God shows me time and again what is important but it seems like it doesn't stick with me. Perhaps I am a slow learner. I know to trust Him completely but it isn't always my first reaction. I feel like I have to fight for things too often. I fight to be heard, to be understood, to keep control. When am I going to ever just give up the weapons? I get swept up by emotion, by passion, by my own hormonal soup. Thank God that He gives me reminders. Sometimes they are gentle reminders, sometimes it's like Cher in Moonstruck, *SLAP* "Snap out of it!!!"
Monday, May 16, 2011
I'm a little out of my comfort zone. Although I have verbal diahrrea all over the net in various forums and on Facebook, I feel anxious typing in my own box here, alone. Anxious that someone will read what I think and maybe find out who I really am. Perhaps I'm anxious that *I* will find out who I really am.

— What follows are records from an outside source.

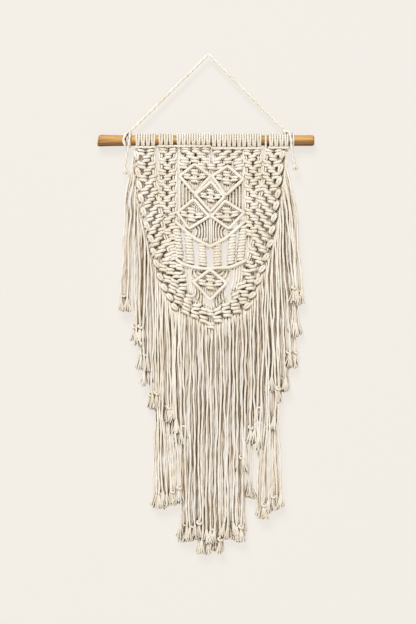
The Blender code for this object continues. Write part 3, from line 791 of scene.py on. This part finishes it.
def hanger(cotton):
    """The taut two-ply cord from one end of the rod over the hook to the other."""
    yarn = Yarn("hanger_rope")
    path = yarn.add([(x, 0.0, z) for x, z in HANGER_ROUTE], radius=ROPE * 1.06, step=2.0, sides=12,
                    plies=2, lobe=0.20, lay=ROPE_LAY)
    made = yarn.build(cotton, ["hanger_cord"])


def tie(cotton, name, node, turn_x, knot, extra, tails):
    """The hanger's end: two turns round the rod, a small knot and the ends that hang."""
    yarn = Yarn(name)
    for shift in (-2.3, 2.3):
        yarn.add([round_rod(turn_x + shift, degrees) for degrees in range(110, 480, 20)])
    for route in extra:
        yarn.add(route)
    kx, kz = knot
    for phase in (0.0, 2.1, 4.2):
        ring = []
        for k in range(9):
            a = phase + 2.0 * math.pi * k / 7.0
            height = kz + 2.2 * math.cos(a + phase) - 0.5
            ring.append((kx + math.cos(a) * 3.4, math.sin(a) * 3.0 - 0.5, height))
        yarn.add(ring, radius=TIE_CORD)
    for tail in tails:
        yarn.add(tail, radius=TAIL, plies=2, lobe=0.2, lay=ROPE_LAY, taper=((0.0, 0.9), (1.0, 1.1)))
    x, y, z = tails[-1][-1]
    frayed_end(yarn, x, y, z, np.random.default_rng(5), False, 13.0)
    yarn.build(cotton, [node])


def ties(cotton):
    """The knots at both ends of the hanger: two tails at the left, one at the right."""
    loop = ((-153.0, -5.0, -155.0), (-158.0, -13.0, -157.5), (-164.5, -16.0, -168.0),
            (-162.5, -14.5, -180.0), (-157.5, -11.0, -189.0))
    tail = ((-152.5, -12.0, -157.0), (-153.5, -16.2, -170.0), (-155.5, -15.5, -184.0),
            (-159.5, -12.5, -203.0), (-162.0, -11.0, -216.0), (-163.5, -10.5, -224.0))
    tie(cotton, "left_knot", "left_tie", -155.5, (-154.0, -156.0), (), (loop, tail))
    over = (((146.0, 0.0, -148.0), (149.0, -3.0, -152.0), (156.0, -7.0, -155.0), (161.5, -13.2, -163.0)),
            ((147.0, 2.0, -149.0), (151.0, 2.0, -151.5), (157.0, 0.0, -153.5), (163.0, -1.0, -157.2)))
    tail = ((157.5, -12.5, -158.0), (160.0, -16.4, -172.0), (161.5, -14.0, -188.0),
            (163.5, -11.5, -203.0), (166.0, -10.0, -216.0))
    tie(cotton, "right_knot", "right_tie", 162.5, (149.0, -153.0), over, (tail,))


def rod(wood):
    """A turned stick: its left end cut slanting and split, its right end rounded."""
    left, right = ROD_X
    stations = [(left, 0.80), (left + 0.8, 0.90), (left + 2.5, 0.965), (left + 6.0, 1.0)]
    x = left + 14.0
    while x < right - 12.0:
        stations.append((x, 0.985 + 0.012 * math.sin(x * 0.045)))
        x += 7.0
    stations += [(right - 6.0, 1.0), (right - 3.0, 0.975), (right - 1.2, 0.90), (right, 0.74)]
    sides = ROD_SIDES
    verts = []
    for x, scale in stations:
        lean = ROD_LEAN * max(0.0, 1.0 - (x - left) / 40.0)
        for k in range(sides):
            a = 2.0 * math.pi * k / sides
            swell = 0.975 + 0.105 * max(0.0, 1.0 - (x - left) / 75.0)
            radius = ROD_RADIUS * scale * swell
            radius *= 1.0 + 0.008 * math.sin(3 * a + x * 0.03) + 0.006 * math.sin(7 * a)
            if x < left + CRACK_LONG:
                for crack, deep in CRACKS:
                    off = math.atan2(math.sin(a - crack), math.cos(a - crack))
                    fade = 1.0 - (x - left) / CRACK_LONG
                    radius -= ROD_RADIUS * deep * fade * math.exp(-(off / CRACK_WIDE) ** 2)
            height = math.sin(a) * radius
            verts.append((x + lean * height, math.cos(a) * radius, ROD_Z + height))
    faces = []
    for i in range(len(stations) - 1):
        for k in range(sides):
            j = (k + 1) % sides
            faces.append((i * sides + k, i * sides + j, (i + 1) * sides + j, (i + 1) * sides + k))
    ends = ((0, left + 1.2), (len(stations) - 1, right - 0.2))
    for row, x in ends:
        inner = len(verts)
        for k in range(sides):
            a = 2.0 * math.pi * k / sides
            height = math.sin(a) * ROD_RADIUS * 0.45
            lean = ROD_LEAN * height if row == 0 else 0.0
            verts.append((x + lean, math.cos(a) * ROD_RADIUS * 0.45, ROD_Z + height))
        verts.append((x, 0.0, ROD_Z))
        centre = len(verts) - 1
        for k in range(sides):
            j = (k + 1) % sides
            faces.append((row * sides + k, row * sides + j, inner + j, inner + k))
            faces.append((inner + k, inner + j, centre))
    mesh = bpy.data.meshes.new("wooden_rod")
    mesh.from_pydata([tuple(c * MM for c in v) for v in verts], [], faces)
    mesh.polygons.foreach_set("use_smooth", [True] * len(mesh.polygons))
    mesh.update()
    mesh.materials.append(wood)
    made = object_of("wooden_rod", mesh)
    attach(made, "root")
    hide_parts("rod")


# ---- materials ----

def nodes_of(name):
    """A new material, its nodes, its links and its main shader."""
    made = bpy.data.materials.new(name)
    made.use_nodes = True
    tree = made.node_tree
    return made, tree.nodes, tree.links, tree.nodes["Principled BSDF"]


def math_node(nodes, links, operation, first, second):
    """A sum on two values, the second of which may be a plain number."""
    made = nodes.new("ShaderNodeMath")
    made.operation = operation
    links.new(first, made.inputs[0])
    if isinstance(second, float):
        made.inputs[1].default_value = second
    else:
        links.new(second, made.inputs[1])
    return made.outputs[0]


def noise_node(nodes, links, place, scale, detail):
    """Cloudy noise at a place."""
    made = nodes.new("ShaderNodeTexNoise")
    made.inputs["Scale"].default_value = scale
    made.inputs["Detail"].default_value = detail
    links.new(place, made.inputs["Vector"])
    return made.outputs["Fac"]


def ramp_node(nodes, links, value, first, last, *between):
    """Colours along a value, each given as (where, colour)."""
    made = nodes.new("ShaderNodeValToRGB")
    elements = made.color_ramp.elements
    for element, (where, colour) in zip(elements, (first, last)):
        element.position = where
        element.color = (*colour, 1.0)
    for where, colour in between:
        elements.new(where).color = (*colour, 1.0)
    links.new(value, made.inputs["Fac"])
    return made.outputs["Color"]


def multiplied(nodes, links, first, second):
    """One colour times another."""
    made = nodes.new("ShaderNodeMix")
    made.data_type = "RGBA"
    made.blend_type = "MULTIPLY"
    made.inputs["Factor"].default_value = 1.0
    links.new(first, made.inputs["A"])
    links.new(second, made.inputs["B"])
    return made.outputs["Result"]


def bump_node(nodes, links, shader, height, strength, distance):
    """Fine relief on the surface."""
    made = nodes.new("ShaderNodeBump")
    made.inputs["Strength"].default_value = strength
    made.inputs["Distance"].default_value = distance
    links.new(height, made.inputs["Height"])
    links.new(made.outputs["Normal"], shader.inputs["Normal"])


def cotton_material(name, reach, deep, middle, open_at):
    """Three twisted plies of combed cotton: fine fibres, faint stains, a soft sheen.

    Hollows get painted shade, browner and darker: reach is how far they look, and deep,
    middle and open_at are the shares of open view at which the painted shade begins, is half gone and
    ends.
    """
    made, nodes, links, shader = nodes_of(name)
    uv = nodes.new("ShaderNodeUVMap")
    uv.uv_map = "cord"
    split = nodes.new("ShaderNodeSeparateXYZ")
    links.new(uv.outputs["UV"], split.inputs[0])
    turns = math_node(nodes, links, "MULTIPLY", split.outputs["X"], 1.0 / PLY_LAY)
    slant = math_node(nodes, links, "SUBTRACT", split.outputs["Y"], turns)
    fibres = nodes.new("ShaderNodeCombineXYZ")
    links.new(math_node(nodes, links, "MULTIPLY", split.outputs["X"], 0.05), fibres.inputs["X"])
    links.new(math_node(nodes, links, "MULTIPLY", slant, 14.0), fibres.inputs["Y"])
    noise = noise_node(nodes, links, fibres.outputs[0], 2.2, 3.0)
    tone = ramp_node(nodes, links, noise, (0.25, (0.81, 0.725, 0.585)), (0.62, (0.955, 0.94, 0.905)))
    place = nodes.new("ShaderNodeTexCoord")
    broad = noise_node(nodes, links, place.outputs["Object"], 26.0, 2.0)
    stain = ramp_node(nodes, links, broad, (0.3, (0.90, 0.86, 0.78)), (0.7, (1.0, 1.0, 1.0)))
    mixed = multiplied(nodes, links, tone, stain)
    # painted shade: the colour turns brown to near black where the cotton is hidden from open view
    hollow = nodes.new("ShaderNodeAmbientOcclusion")
    hollow.samples = 6
    hollow.inputs["Distance"].default_value = reach
    painted_hollow_shade = ramp_node(nodes, links, hollow.outputs["AO"], (deep, (0.05, 0.025, 0.010)),
                     (open_at, (1.0, 1.0, 1.0)), (middle, (0.50, 0.345, 0.185)))
    links.new(multiplied(nodes, links, mixed, painted_hollow_shade), shader.inputs["Base Color"])
    bump_node(nodes, links, shader, noise, 0.35, 0.0006)
    shader.inputs["Roughness"].default_value = 0.9
    shader.inputs["Specular IOR Level"].default_value = 0.15
    shader.inputs["Sheen Weight"].default_value = 0.12
    shader.inputs["Sheen Roughness"].default_value = 0.5
    return made


def wood_material():
    """Oiled pale wood: long grain in two browns, with painted shade that darkens the rod's underside."""
    made, nodes, links, shader = nodes_of("rod_wood_look")
    place = nodes.new("ShaderNodeTexCoord")
    stretch = nodes.new("ShaderNodeMapping")
    stretch.inputs["Scale"].default_value = (5.0, 90.0, 90.0)
    links.new(place.outputs["Object"], stretch.inputs["Vector"])
    grain = noise_node(nodes, links, stretch.outputs["Vector"], 3.0, 6.0)
    tone = ramp_node(nodes, links, grain, (0.34, (0.34, 0.15, 0.034)), (0.60, (0.70, 0.385, 0.105)))
    split = nodes.new("ShaderNodeSeparateXYZ")
    links.new(place.outputs["Object"], split.inputs[0])
    # painted shade: the wood's colour darkens towards the rod's underside
    height = nodes.new("ShaderNodeMapRange")
    height.inputs["From Min"].default_value = (ROD_Z - ROD_RADIUS) * MM
    height.inputs["From Max"].default_value = (ROD_Z + ROD_RADIUS) * MM
    links.new(split.outputs["Z"], height.inputs["Value"])
    painted_underside_shade = ramp_node(nodes, links, height.outputs["Result"], (0.02, (0.26, 0.19, 0.14)),
                     (0.62, (1.0, 1.0, 1.0)))
    links.new(multiplied(nodes, links, tone, painted_underside_shade), shader.inputs["Base Color"])
    bump_node(nodes, links, shader, grain, 0.4, 0.0005)
    shader.inputs["Roughness"].default_value = 0.5
    return made


# ---- camera, light and stage ----

def camera():
    """A long lens straight in front of the hanging, as in the photo."""
    lens = bpy.data.cameras.new("camera")
    lens.lens = CAMERA_LENS
    lens.sensor_width = 36.0
    made = object_of("camera", lens)
    made.location = CAMERA_PLACE
    made.rotation_euler = (math.radians(90.0), 0.0, 0.0)
    bpy.context.scene.camera = made


def area_light(name, place, target, size, power, colour):
    """A square lamp turned to a target, in metres."""
    lamp = bpy.data.lights.new(name, "AREA")
    lamp.shape = "RECTANGLE"
    lamp.size = size
    lamp.size_y = size
    lamp.energy = power
    lamp.color = colour
    made = object_of(name, lamp)
    made.location = place
    made.rotation_euler = (Vector(target) - Vector(place)).to_track_quat("-Z", "Y").to_euler()


def studio():
    """A key lamp from the upper left, a weak warm fill, one behind for the back, a dim room."""
    area_light("key", (-1.3, -5.6, 3.9), (0.0, 0.0, -0.52), 3.0, 500.0, (1.0, 1.0, 1.0))
    area_light("fill", (2.4, -3.6, -0.4), (0.0, 0.0, -0.5), 2.0, 12.0, (1.0, 0.91, 0.78))
    area_light("behind", (0.6, 3.6, 1.6), (0.0, 0.0, -0.45), 2.5, 40.0, (1.0, 0.98, 0.95))
    bpy.context.scene.view_settings.view_transform = "Standard"
    world = bpy.data.worlds.new("room")
    world.use_nodes = True
    background = world.node_tree.nodes["Background"]
    background.inputs["Color"].default_value = (1.0, 0.87, 0.68, 1.0)
    background.inputs["Strength"].default_value = 0.07
    bpy.context.scene.world = world


def plain(name, colour):
    """A matt material of one colour."""
    made, _, _, shader = nodes_of(name)
    shader.inputs["Base Color"].default_value = (*colour, 1.0)
    shader.inputs["Roughness"].default_value = 0.95
    return made


def sheet_of(name, corners, colour):
    """A flat surface of the stage, which isn't part of the object."""
    mesh = bpy.data.meshes.new(name)
    mesh.from_pydata([tuple(c * MM for c in corner) for corner in corners], [], [(0, 1, 2, 3)])
    mesh.materials.append(plain(name, colour))
    made = object_of(name, mesh)
    return made


def stage():
    """A pale floor, and a wall close behind: it glows, shows only from its front and casts no shadow."""
    wide, long = FLOOR_HALF
    sheet_of("floor", ((-wide, -long, FLOOR_Z), (wide, -long, FLOOR_Z), (wide, long, FLOOR_Z),
                       (-wide, long, FLOOR_Z)), (0.86, 0.83, 0.78))
    wall = sheet_of("wall", ((-WALL_HALF, WALL_Y, FLOOR_Z), (WALL_HALF, WALL_Y, FLOOR_Z),
                             (WALL_HALF, WALL_Y, WALL_TOP), (-WALL_HALF, WALL_Y, WALL_TOP)),
                    (0.105, 0.10, 0.095))
    wall.visible_shadow = False
    tree = wall.data.materials[0].node_tree
    side = tree.nodes.new("ShaderNodeNewGeometry")
    clear = tree.nodes.new("ShaderNodeBsdfTransparent")
    mix = tree.nodes.new("ShaderNodeMixShader")
    tree.links.new(side.outputs["Backfacing"], mix.inputs[0])
    glow = tree.nodes["Principled BSDF"]
    tree.links.new(glow.outputs[0], mix.inputs[1])
    tree.links.new(clear.outputs[0], mix.inputs[2])
    tree.links.new(mix.outputs[0], tree.nodes["Material Output"].inputs["Surface"])
    glow.inputs["Emission Color"].default_value = (1.0, 0.955, 0.89, 1.0)
    glow.inputs["Emission Strength"].default_value = 0.76


def main():
    camera()
    cotton = cotton_material("cotton_knots_look", 0.0095, 0.23, 0.32, 0.42)
    loose = cotton_material("cotton_fringe_look", 0.014, 0.12, 0.34, 0.60)
    hanger(cotton)
    wood = wood_material()
    rod(wood)
    ties(cotton)
    header(cotton)
    side_panel(cotton, "left_panel", -1.0)
    side_panel(cotton, "right_panel", 1.0)
    upper_middle(cotton)
    middle_net(cotton)
    lower_net(cotton)
    side_fringe(loose, "left_fringe", LEFT_EDGE, LEFT_TUFTS, LEFT_SPAN, -1.0, "fringe_left")
    side_fringe(loose, "right_fringe", RIGHT_EDGE, RIGHT_TUFTS, RIGHT_SPAN, 1.0, "fringe_right")
    middle_fringe(loose)
    stage()
    studio()


main()
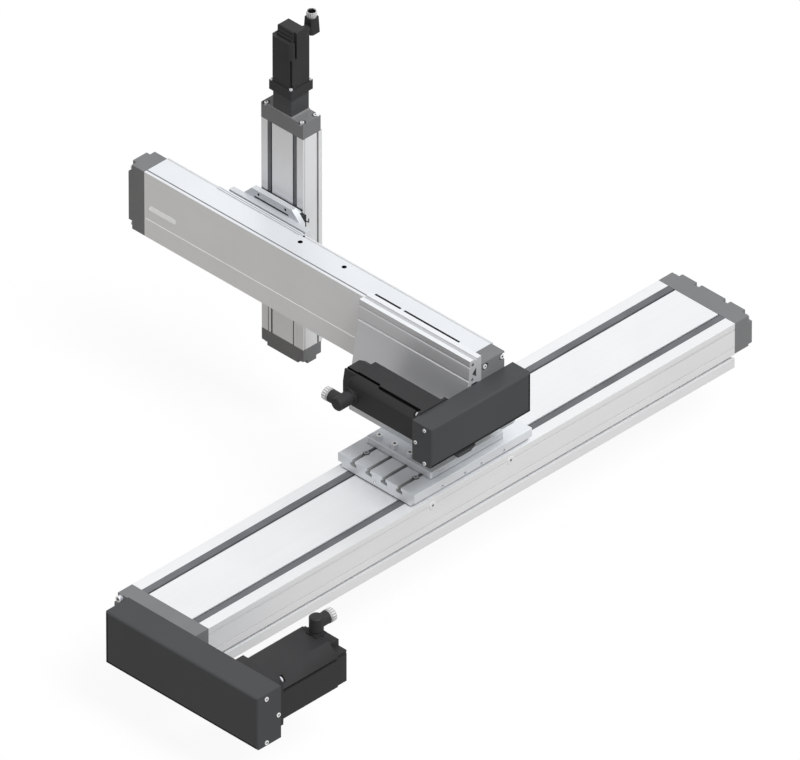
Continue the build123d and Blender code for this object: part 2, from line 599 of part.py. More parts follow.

Nevertheless I always seem to have a lot to say, except now when I have a lot of room to say it and no one is listening. I have the same problem when I have plenty of money to shop with (which isn't a common occurence). I never seem to see anything I like when my purse is full. This is just me being contrary. I'm sure I will find more to say....much more than anyone will ever want to read. Anyway, my heart is beating a little faster now. At least I know I'm alive.